In this paper, we build upon a specific variant of QAOA known as QDCA. In QDCA, the mixing unitaries  $U_M$  are defined such that they enforce the constraints of the relevant combinatorial optimization problem [20]. The mixing unitary  $U_M(\theta)$  is defined such that  $U_M^k(\theta) = \prod_{v \in V} P_v(\theta_{M,k,v})$ , where each  $P_v(\alpha) = \exp\{-i\alpha M_v\}$  is a partial mixer on the wire corresponding to the vertex v. For Maximum Independent set,  $M_v$  is defined as

$$M_v := X_v \prod_{u \in N(v)} \frac{1 + Z_u}{2},$$

where  $X_v$  is the Pauli-X operator on the qubit corresponding to the vertex v. In words,  $M_v$  will flip  $x_v$  if and only if none of its neighbors are in the  $|1\rangle$  state.

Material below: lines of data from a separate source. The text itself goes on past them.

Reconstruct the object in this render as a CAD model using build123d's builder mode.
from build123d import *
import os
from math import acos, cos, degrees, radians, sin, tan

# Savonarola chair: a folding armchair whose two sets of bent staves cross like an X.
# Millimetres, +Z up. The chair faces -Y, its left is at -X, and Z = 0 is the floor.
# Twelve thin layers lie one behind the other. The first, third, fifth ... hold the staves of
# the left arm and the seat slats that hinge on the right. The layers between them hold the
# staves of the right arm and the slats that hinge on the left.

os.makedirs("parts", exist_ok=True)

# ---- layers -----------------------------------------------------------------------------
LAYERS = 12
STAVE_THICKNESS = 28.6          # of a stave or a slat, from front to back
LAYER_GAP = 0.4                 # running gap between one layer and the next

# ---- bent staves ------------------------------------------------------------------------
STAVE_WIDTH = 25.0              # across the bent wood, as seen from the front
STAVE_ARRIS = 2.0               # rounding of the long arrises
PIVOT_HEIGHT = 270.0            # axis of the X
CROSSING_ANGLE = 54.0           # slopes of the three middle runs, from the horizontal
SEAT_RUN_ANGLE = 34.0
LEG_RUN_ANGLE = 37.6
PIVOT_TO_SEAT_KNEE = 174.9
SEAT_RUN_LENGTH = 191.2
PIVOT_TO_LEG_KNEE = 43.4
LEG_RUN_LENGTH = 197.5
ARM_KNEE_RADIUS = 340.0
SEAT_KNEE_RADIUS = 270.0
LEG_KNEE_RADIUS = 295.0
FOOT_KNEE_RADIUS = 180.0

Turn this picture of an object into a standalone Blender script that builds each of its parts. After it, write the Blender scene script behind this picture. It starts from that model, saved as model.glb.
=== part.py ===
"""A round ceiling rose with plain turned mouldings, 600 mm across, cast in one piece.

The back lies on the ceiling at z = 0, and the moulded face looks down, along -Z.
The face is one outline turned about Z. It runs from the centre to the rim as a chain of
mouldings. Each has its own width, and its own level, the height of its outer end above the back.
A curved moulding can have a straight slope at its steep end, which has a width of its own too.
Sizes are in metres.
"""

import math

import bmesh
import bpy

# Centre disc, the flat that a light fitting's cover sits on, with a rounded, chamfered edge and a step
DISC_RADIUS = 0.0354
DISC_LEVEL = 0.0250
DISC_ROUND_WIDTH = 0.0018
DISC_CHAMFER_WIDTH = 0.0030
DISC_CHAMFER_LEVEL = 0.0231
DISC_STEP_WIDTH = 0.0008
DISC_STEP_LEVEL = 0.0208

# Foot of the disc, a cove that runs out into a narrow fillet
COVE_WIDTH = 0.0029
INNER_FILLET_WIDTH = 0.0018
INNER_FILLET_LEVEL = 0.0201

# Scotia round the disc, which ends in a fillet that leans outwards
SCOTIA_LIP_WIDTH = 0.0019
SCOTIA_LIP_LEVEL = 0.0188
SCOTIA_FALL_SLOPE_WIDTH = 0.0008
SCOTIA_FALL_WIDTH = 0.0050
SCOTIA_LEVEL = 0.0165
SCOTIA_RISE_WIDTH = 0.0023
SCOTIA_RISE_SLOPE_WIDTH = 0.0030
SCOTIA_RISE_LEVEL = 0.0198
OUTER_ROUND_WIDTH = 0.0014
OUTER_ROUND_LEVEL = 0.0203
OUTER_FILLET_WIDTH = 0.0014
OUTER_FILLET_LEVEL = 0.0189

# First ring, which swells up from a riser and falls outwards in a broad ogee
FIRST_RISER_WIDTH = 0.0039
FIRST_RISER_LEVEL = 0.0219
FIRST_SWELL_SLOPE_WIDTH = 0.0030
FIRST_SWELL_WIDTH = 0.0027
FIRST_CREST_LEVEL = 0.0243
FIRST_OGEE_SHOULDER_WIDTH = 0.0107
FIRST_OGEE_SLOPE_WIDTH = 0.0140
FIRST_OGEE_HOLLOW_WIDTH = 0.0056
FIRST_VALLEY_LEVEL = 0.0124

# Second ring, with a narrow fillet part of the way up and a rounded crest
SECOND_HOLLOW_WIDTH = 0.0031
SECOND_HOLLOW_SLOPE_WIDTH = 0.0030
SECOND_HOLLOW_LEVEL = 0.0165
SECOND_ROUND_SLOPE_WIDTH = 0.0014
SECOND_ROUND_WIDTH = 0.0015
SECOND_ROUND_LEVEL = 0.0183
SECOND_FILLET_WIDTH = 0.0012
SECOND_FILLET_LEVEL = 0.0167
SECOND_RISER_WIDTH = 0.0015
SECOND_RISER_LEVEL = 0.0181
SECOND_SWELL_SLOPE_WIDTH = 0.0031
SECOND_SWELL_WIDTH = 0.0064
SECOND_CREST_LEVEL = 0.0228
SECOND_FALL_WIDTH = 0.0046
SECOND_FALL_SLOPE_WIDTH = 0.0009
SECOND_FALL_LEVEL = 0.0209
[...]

Furthermore, QDCA incorporates both vertex partitioning and circuit knitting to scale to larger graphs. The QDCA algorithm utilizes graph bisection to acquire a partition of the vertex set  $V = V_1 \sqcup V_2$ . Individual ansatz are constructed for each of the induced subgraphs corresponding to these partitions. Vertices which are incident to an edge which crosses between these two vertex sets are referred to as cut nodes, and are given by the set  $Q \subseteq V$ . A certain number of "hot" nodes are then chosen from Q; these hot nodes are used to knit the constructed ansatz together to allow gradient information flow between the two circuits. The remaining "cold" nodes have their mixers deactivated, removing them from consideration for the solution for this circuit so as to remove the possibility of an invalid solution. In this way, decreasing the number of "hot" nodes decreases the number of required inter-device operations at the cost of decreased solution quality.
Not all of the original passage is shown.